Records
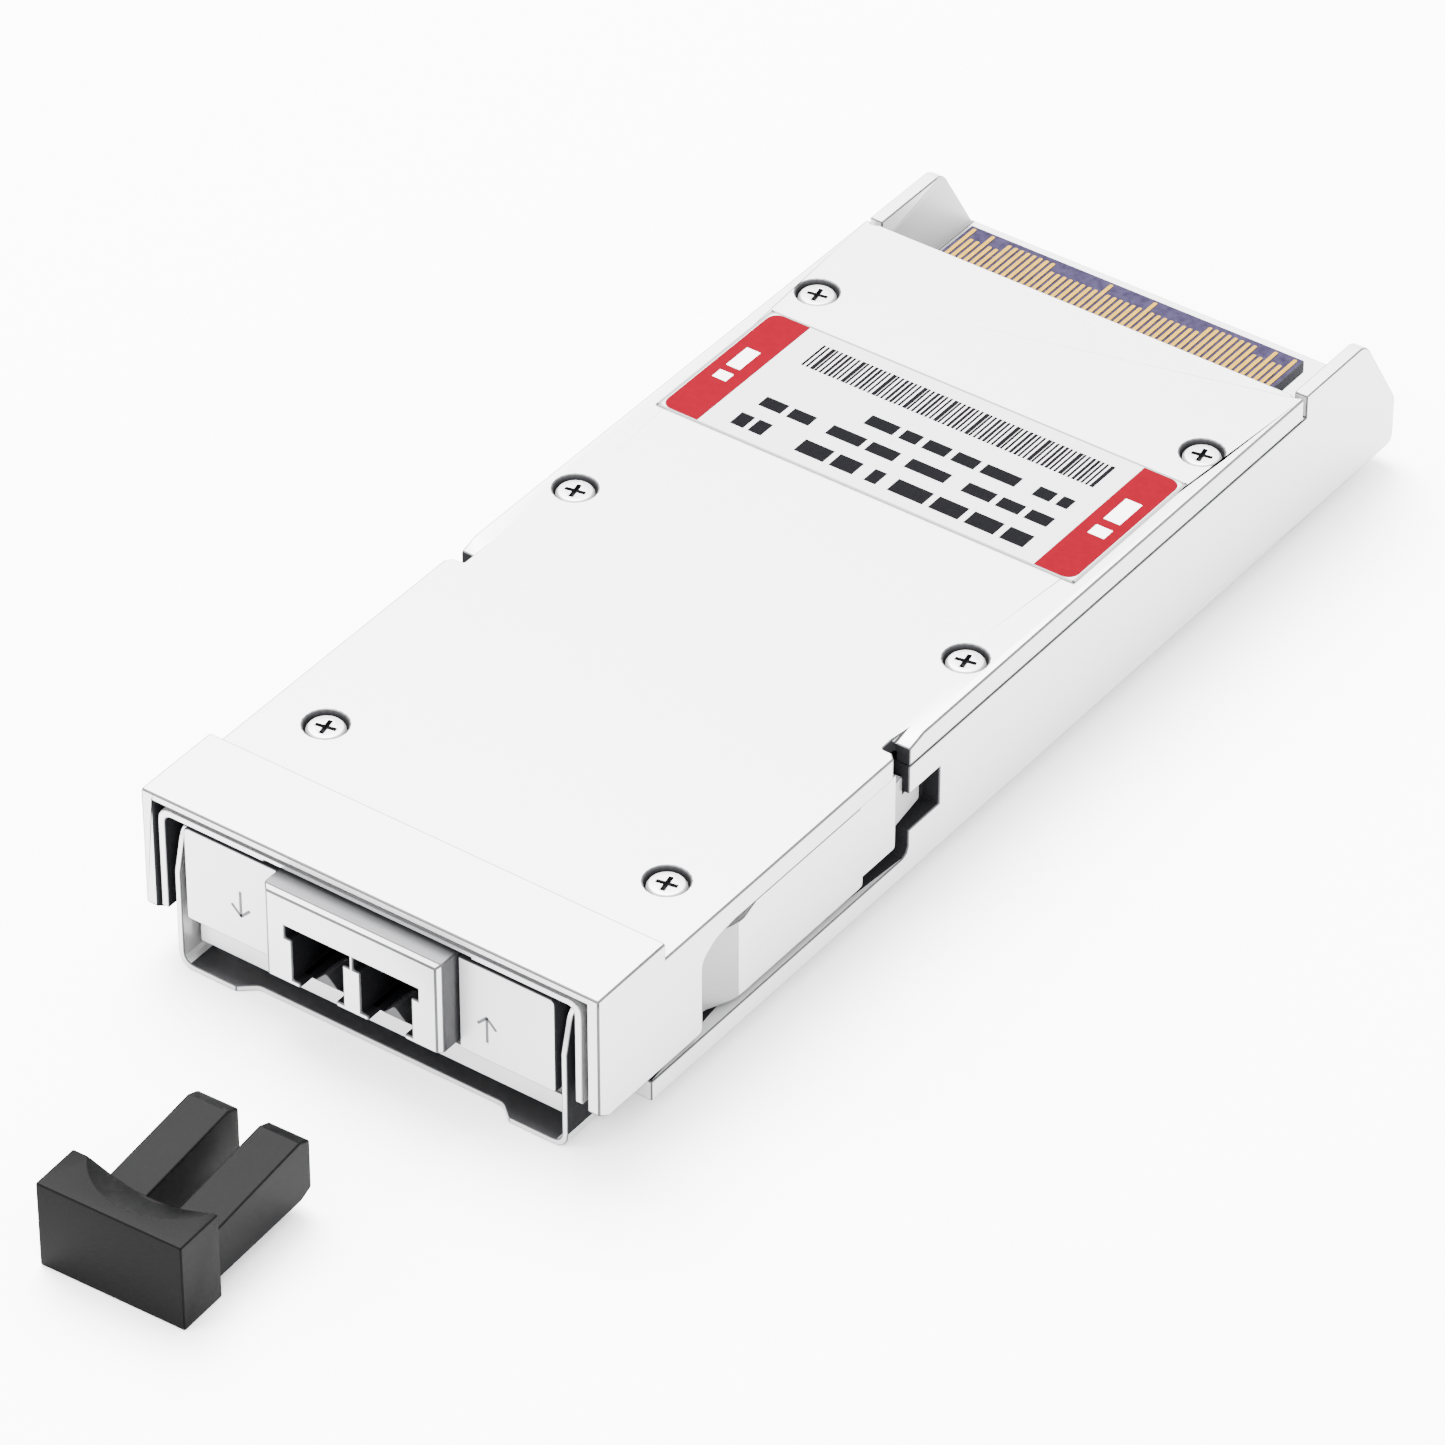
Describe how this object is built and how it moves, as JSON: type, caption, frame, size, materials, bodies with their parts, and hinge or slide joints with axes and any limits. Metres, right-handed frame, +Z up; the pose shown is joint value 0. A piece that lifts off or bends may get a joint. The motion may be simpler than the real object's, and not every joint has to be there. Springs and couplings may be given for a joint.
{
  "type": "optical transceiver module",
  "caption": "Pluggable optical module: cast cover and tray, duplex fibre receptacle, bail latch with sprung slider, board edge connector and a loose dust plug.",
  "frame": {"origin": "centre of the tray's flat underside, 53.5 mm behind the front face of the cover's head", "axes": "+Z up out of the lid, +Y from the fibre receptacle towards the edge connector, X across the body"},
  "size_m": [0.0414, 0.1373, 0.0154],
  "materials": {
    "nickel": "nickel-plated zinc die casting, fine satin",
    "screw_steel": "zinc-plated steel, turned",
    "latch_steel": "bright rolled stainless sheet",
    "bail_steel": "bright rolled stainless sheet",
    "spring_steel": "drawn spring wire",
    "gasket_rubber": "silver-filled conductive silicone",
    "label_film": "silver polyester film with a matt overlaminate and red end bands",
    "sleeve_ceramic": "ground zirconia",
    "gilt_metal": "gold-plated package",
    "flex_film": "polyimide flexible circuit",
    "board_laminate": "glass laminate with a dark violet solder mask",
    "contact_gold": "hard gold plating",
    "thermal_pad": "gap-filler pad",
    "plug_plastic": "moulded black elastomer, fine spark texture",
    "crystal_can": "plated can",
    "ferrite": "moulded ferrite",
    "chip_package": "moulded epoxy"
  },
  "bodies": {
    "housing": {"top_cover": "nickel", "bottom_tray": "nickel", "lid_screw_front_left": "screw_steel", "lid_screw_front_right": "screw_steel", "lid_screw_middle_left": "screw_steel", "lid_screw_middle_right": "screw_steel", "lid_screw_rear_left": "screw_steel", "lid_screw_rear_right": "screw_steel", "seam_gasket_left": "gasket_rubber", "seam_gasket_right": "gasket_rubber", "label": "label_film", "faceplate": "nickel", "lc_receptacle": "nickel", "ferrule_sleeve_receive": "sleeve_ceramic", "receiver_subassembly": "gilt_metal", "flex_receive": "flex_film", "ferrule_sleeve_send": "sleeve_ceramic", "transmitter_subassembly": "gilt_metal", "flex_send": "flex_film", "bail_pin_left": "bail_steel", "return_spring_left": "spring_steel", "bail_pin_right": "bail_steel", "return_spring_right": "spring_steel", "main_board": "board_laminate", "contact_row_top": "contact_gold", "contact_row_bottom": "contact_gold", "signal_processor": "chip_package", "laser_driver": "chip_package", "receive_amplifier": "chip_package", "controller": "chip_package", "power_converter": "ferrite", "clock_crystal": "crystal_can", "inductor_left": "ferrite", "inductor_right": "ferrite", "thermal_pad_processor": "thermal_pad", "thermal_pad_optics": "thermal_pad"},
    "latch_slider": {"latch_slider": "latch_steel"},
    "bail": {"bail": "bail_steel"},
    "dust_plug": {"dust_plug": "plug_plastic"}
  },
  "joints": [
    {"name": "bail_hinge", "type": "hinge", "parent": "housing", "child": "bail", "pos_m": [0, -0.0513, 0.00875], "axis": [-1, 0, 0], "range_deg": [0, 90]},
    {"name": "slider_slide", "type": "slide", "parent": "housing", "child": "latch_slider", "axis": [0, -1, 0], "range_m": [0, 0.00179], "stiffness_N_per_m": 300, "springref_m": -0.003, "deforming": ["return_spring_left", "return_spring_right"]},
    {"name": "dust_plug_slide", "type": "slide", "parent": "housing", "child": "dust_plug", "axis": [0, 1, 0], "range_m": [-0.02, 0.012]}
  ],
  "couplings": [
    {"joint": "bail_hinge", "follows": "slider_slide", "rad_per_m": 877.5}
  ]
}
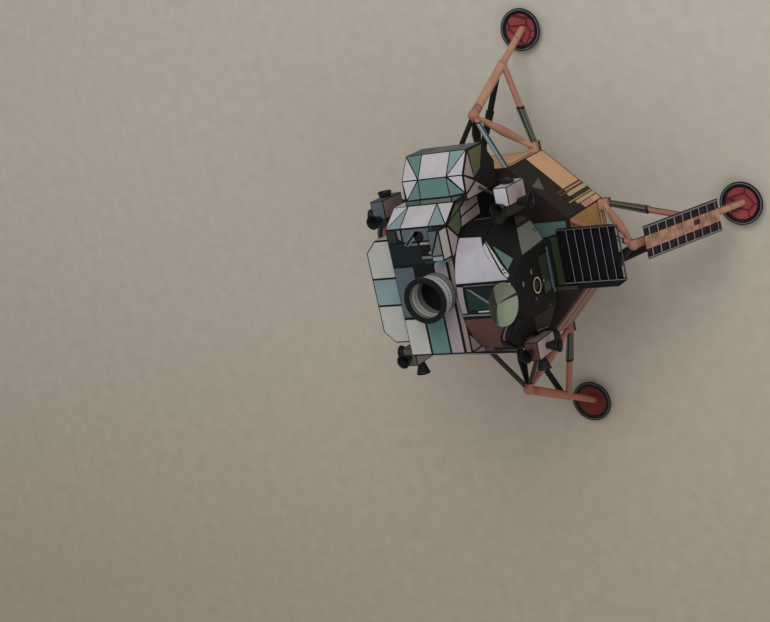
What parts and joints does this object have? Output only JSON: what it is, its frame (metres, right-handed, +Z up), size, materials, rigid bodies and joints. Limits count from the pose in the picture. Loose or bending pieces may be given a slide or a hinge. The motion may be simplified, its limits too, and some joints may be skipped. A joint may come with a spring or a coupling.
{
  "type": "card scale model of a lunar lander",
  "caption": "Two-stage lunar lander model in glued card: octagonal lower stage on strutted legs with dished footpads, faceted upper stage.",
  "frame": {"origin": "on the floor under the centre, midway between the four footpads", "axes": "+Z up, -Y towards the front with the ladder, +X towards port"},
  "size_m": [0.194, 0.194, 0.1339],
  "materials": {
    "walls": "printed card, matt, brown black over orange",
    "deck": "printed card, matt black",
    "dark_card": "printed card, matt brown black",
    "pale_card": "printed card, matt white, teal and olive panels",
    "struts": "printed card tube, matt orange and pink",
    "pads": "printed card, matt dark red with a dark rim",
    "dish": "printed card, matt pale green",
    "nozzles": "printed card, matt black and grey stripes",
    "bell": "printed card, matt grey with fine dark lines"
  },
  "bodies": {
    "root": {"aft_bay": "pale_card", "cabin_barrel": "dark_card", "cabin_base": "dark_card", "cabin_front": "dark_card", "corner_fittings_aft": "struts", "corner_fittings_front": "struts", "corner_fittings_port": "struts", "corner_fittings_starboard": "struts", "descent_body": "walls", "descent_deck": "deck", "descent_underside": "deck", "docking_tunnel": "pale_card", "engine_bell": "bell", "footpad_aft": "pads", "footpad_front": "pads", "footpad_port": "pads", "footpad_starboard": "pads", "forward_hatch": "dark_card", "hatch_sill": "pale_card", "ladder": "struts", "lower_outriggers_aft": "struts", "lower_outriggers_front": "struts", "lower_outriggers_port": "struts", "lower_outriggers_starboard": "struts", "midsection": "pale_card", "porch": "deck", "primary_strut_aft": "struts", "primary_strut_front": "struts", "primary_strut_port": "struts", "primary_strut_starboard": "struts", "radar_dish": "dish", "radar_mount": "dish", "roof_box": "pale_card", "secondary_struts_aft": "struts", "secondary_struts_front": "struts", "secondary_struts_port": "struts", "secondary_struts_starboard": "struts", "tank_bay_port": "pale_card", "tank_bay_starboard": "pale_card", "thruster_nozzles_port_aft": "nozzles", "thruster_nozzles_port_front": "nozzles", "thruster_nozzles_starboard_aft": "nozzles", "thruster_nozzles_starboard_front": "nozzles", "thruster_quad_port_aft": "pale_card", "thruster_quad_port_front": "pale_card", "thruster_quad_starboard_aft": "pale_card", "thruster_quad_starboard_front": "pale_card", "tracking_ring": "dark_card", "upper_outriggers_aft": "struts", "upper_outriggers_front": "struts", "upper_outriggers_port": "struts", "upper_outriggers_starboard": "struts", "window_port": "pale_card", "window_starboard": "pale_card"}
  },
  "joints": []
}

PROMPT: All of the lines above need to be given again exactly.

EXPECTED ANSWER:
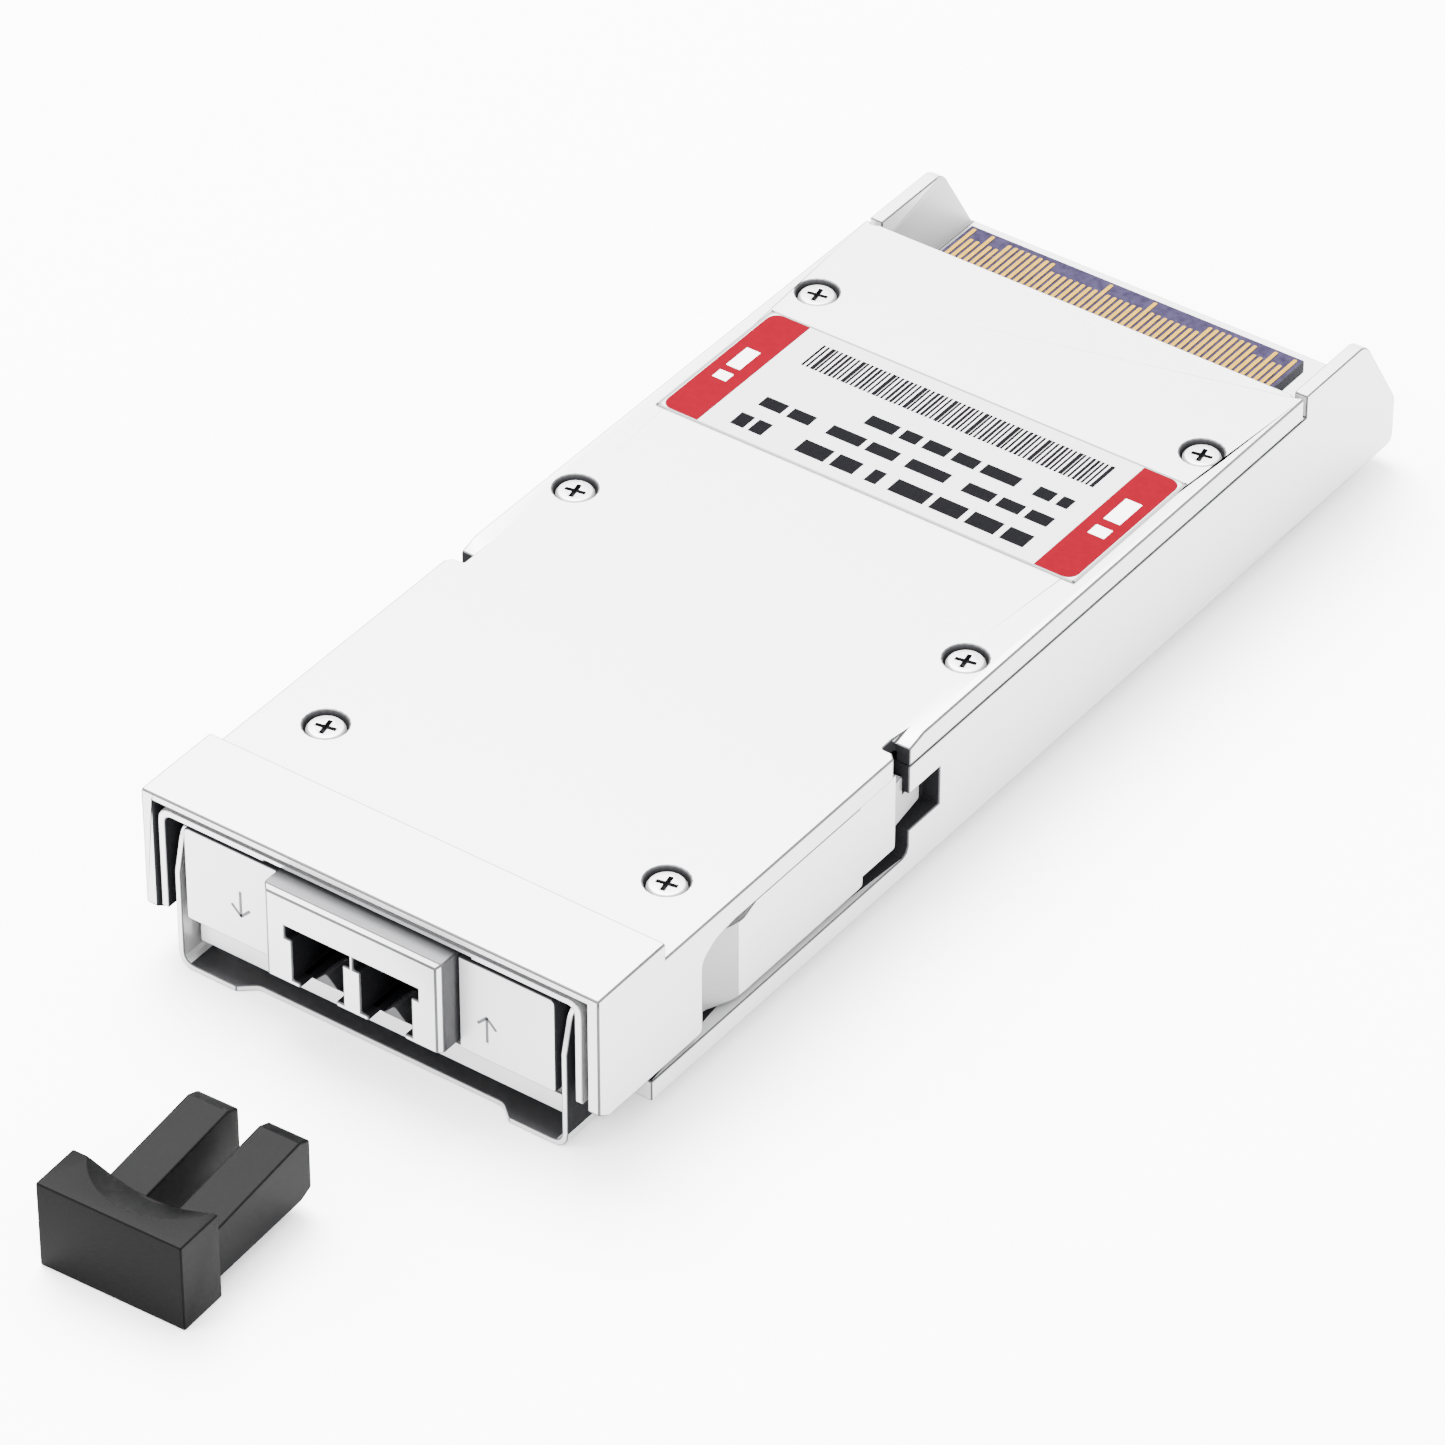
Describe how this object is built and how it moves, as JSON: type, caption, frame, size, materials, bodies with their parts, and hinge or slide joints with axes and any limits. Metres, right-handed frame, +Z up; the pose shown is joint value 0. A piece that lifts off or bends may get a joint. The motion may be simpler than the real object's, and not every joint has to be there. Springs and couplings may be given for a joint.
{
  "type": "optical transceiver module",
  "caption": "Pluggable optical module: cast cover and tray, duplex fibre receptacle, bail latch with sprung slider, board edge connector and a loose dust plug.",
  "frame": {"origin": "centre of the tray's flat underside, 53.5 mm behind the front face of the cover's head", "axes": "+Z up out of the lid, +Y from the fibre receptacle towards the edge connector, X across the body"},
  "size_m": [0.0414, 0.1373, 0.0154],
  "materials": {
    "nickel": "nickel-plated zinc die casting, fine satin",
    "screw_steel": "zinc-plated steel, turned",
    "latch_steel": "bright rolled stainless sheet",
    "bail_steel": "bright rolled stainless sheet",
    "spring_steel": "drawn spring wire",
    "gasket_rubber": "silver-filled conductive silicone",
    "label_film": "silver polyester film with a matt overlaminate and red end bands",
    "sleeve_ceramic": "ground zirconia",
    "gilt_metal": "gold-plated package",
    "flex_film": "polyimide flexible circuit",
    "board_laminate": "glass laminate with a dark violet solder mask",
    "contact_gold": "hard gold plating",
    "thermal_pad": "gap-filler pad",
    "plug_plastic": "moulded black elastomer, fine spark texture",
    "crystal_can": "plated can",
    "ferrite": "moulded ferrite",
    "chip_package": "moulded epoxy"
  },
  "bodies": {
    "housing": {"top_cover": "nickel", "bottom_tray": "nickel", "lid_screw_front_left": "screw_steel", "lid_screw_front_right": "screw_steel", "lid_screw_middle_left": "screw_steel", "lid_screw_middle_right": "screw_steel", "lid_screw_rear_left": "screw_steel", "lid_screw_rear_right": "screw_steel", "seam_gasket_left": "gasket_rubber", "seam_gasket_right": "gasket_rubber", "label": "label_film", "faceplate": "nickel", "lc_receptacle": "nickel", "ferrule_sleeve_receive": "sleeve_ceramic", "receiver_subassembly": "gilt_metal", "flex_receive": "flex_film", "ferrule_sleeve_send": "sleeve_ceramic", "transmitter_subassembly": "gilt_metal", "flex_send": "flex_film", "bail_pin_left": "bail_steel", "return_spring_left": "spring_steel", "bail_pin_right": "bail_steel", "return_spring_right": "spring_steel", "main_board": "board_laminate", "contact_row_top": "contact_gold", "contact_row_bottom": "contact_gold", "signal_processor": "chip_package", "laser_driver": "chip_package", "receive_amplifier": "chip_package", "controller": "chip_package", "power_converter": "ferrite", "clock_crystal": "crystal_can", "inductor_left": "ferrite", "inductor_right": "ferrite", "thermal_pad_processor": "thermal_pad", "thermal_pad_optics": "thermal_pad"},
    "latch_slider": {"latch_slider": "latch_steel"},
    "bail": {"bail": "bail_steel"},
    "dust_plug": {"dust_plug": "plug_plastic"}
  },
  "joints": [
    {"name": "bail_hinge", "type": "hinge", "parent": "housing", "child": "bail", "pos_m": [0, -0.0513, 0.00875], "axis": [-1, 0, 0], "range_deg": [0, 90]},
    {"name": "slider_slide", "type": "slide", "parent": "housing", "child": "latch_slider", "axis": [0, -1, 0], "range_m": [0, 0.00179], "stiffness_N_per_m": 300, "springref_m": -0.003, "deforming": ["return_spring_left", "return_spring_right"]},
    {"name": "dust_plug_slide", "type": "slide", "parent": "housing", "child": "dust_plug", "axis": [0, 1, 0], "range_m": [-0.02, 0.012]}
  ],
  "couplings": [
    {"joint": "bail_hinge", "follows": "slider_slide", "rad_per_m": 877.5}
  ]
}
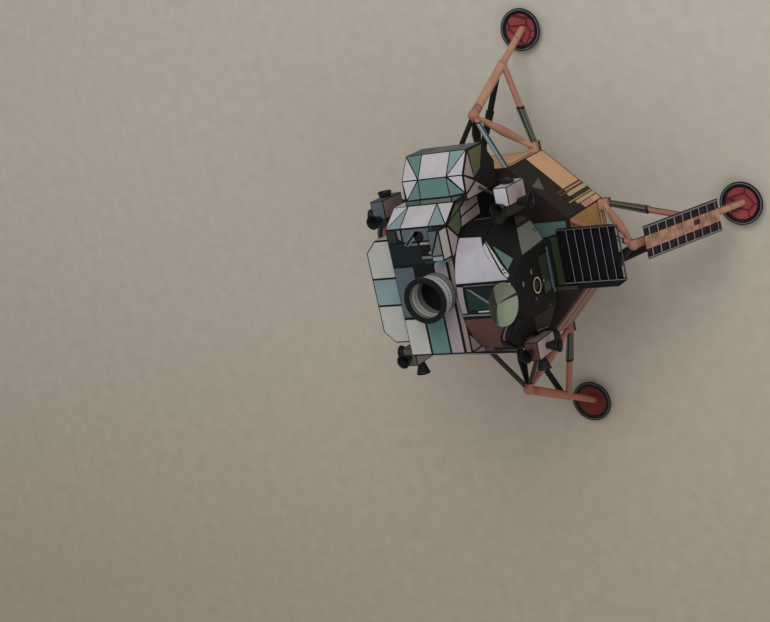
What parts and joints does this object have? Output only JSON: what it is, its frame (metres, right-handed, +Z up), size, materials, rigid bodies and joints. Limits count from the pose in the picture. Loose or bending pieces may be given a slide or a hinge. The motion may be simplified, its limits too, and some joints may be skipped. A joint may come with a spring or a coupling.
{
  "type": "card scale model of a lunar lander",
  "caption": "Two-stage lunar lander model in glued card: octagonal lower stage on strutted legs with dished footpads, faceted upper stage.",
  "frame": {"origin": "on the floor under the centre, midway between the four footpads", "axes": "+Z up, -Y towards the front with the ladder, +X towards port"},
  "size_m": [0.194, 0.194, 0.1339],
  "materials": {
    "walls": "printed card, matt, brown black over orange",
    "deck": "printed card, matt black",
    "dark_card": "printed card, matt brown black",
    "pale_card": "printed card, matt white, teal and olive panels",
    "struts": "printed card tube, matt orange and pink",
    "pads": "printed card, matt dark red with a dark rim",
    "dish": "printed card, matt pale green",
    "nozzles": "printed card, matt black and grey stripes",
    "bell": "printed card, matt grey with fine dark lines"
  },
  "bodies": {
    "root": {"aft_bay": "pale_card", "cabin_barrel": "dark_card", "cabin_base": "dark_card", "cabin_front": "dark_card", "corner_fittings_aft": "struts", "corner_fittings_front": "struts", "corner_fittings_port": "struts", "corner_fittings_starboard": "struts", "descent_body": "walls", "descent_deck": "deck", "descent_underside": "deck", "docking_tunnel": "pale_card", "engine_bell": "bell", "footpad_aft": "pads", "footpad_front": "pads", "footpad_port": "pads", "footpad_starboard": "pads", "forward_hatch": "dark_card", "hatch_sill": "pale_card", "ladder": "struts", "lower_outriggers_aft": "struts", "lower_outriggers_front": "struts", "lower_outriggers_port": "struts", "lower_outriggers_starboard": "struts", "midsection": "pale_card", "porch": "deck", "primary_strut_aft": "struts", "primary_strut_front": "struts", "primary_strut_port": "struts", "primary_strut_starboard": "struts", "radar_dish": "dish", "radar_mount": "dish", "roof_box": "pale_card", "secondary_struts_aft": "struts", "secondary_struts_front": "struts", "secondary_struts_port": "struts", "secondary_struts_starboard": "struts", "tank_bay_port": "pale_card", "tank_bay_starboard": "pale_card", "thruster_nozzles_port_aft": "nozzles", "thruster_nozzles_port_front": "nozzles", "thruster_nozzles_starboard_aft": "nozzles", "thruster_nozzles_starboard_front": "nozzles", "thruster_quad_port_aft": "pale_card", "thruster_quad_port_front": "pale_card", "thruster_quad_starboard_aft": "pale_card", "thruster_quad_starboard_front": "pale_card", "tracking_ring": "dark_card", "upper_outriggers_aft": "struts", "upper_outriggers_front": "struts", "upper_outriggers_port": "struts", "upper_outriggers_starboard": "struts", "window_port": "pale_card", "window_starboard": "pale_card"}
  },
  "joints": []
}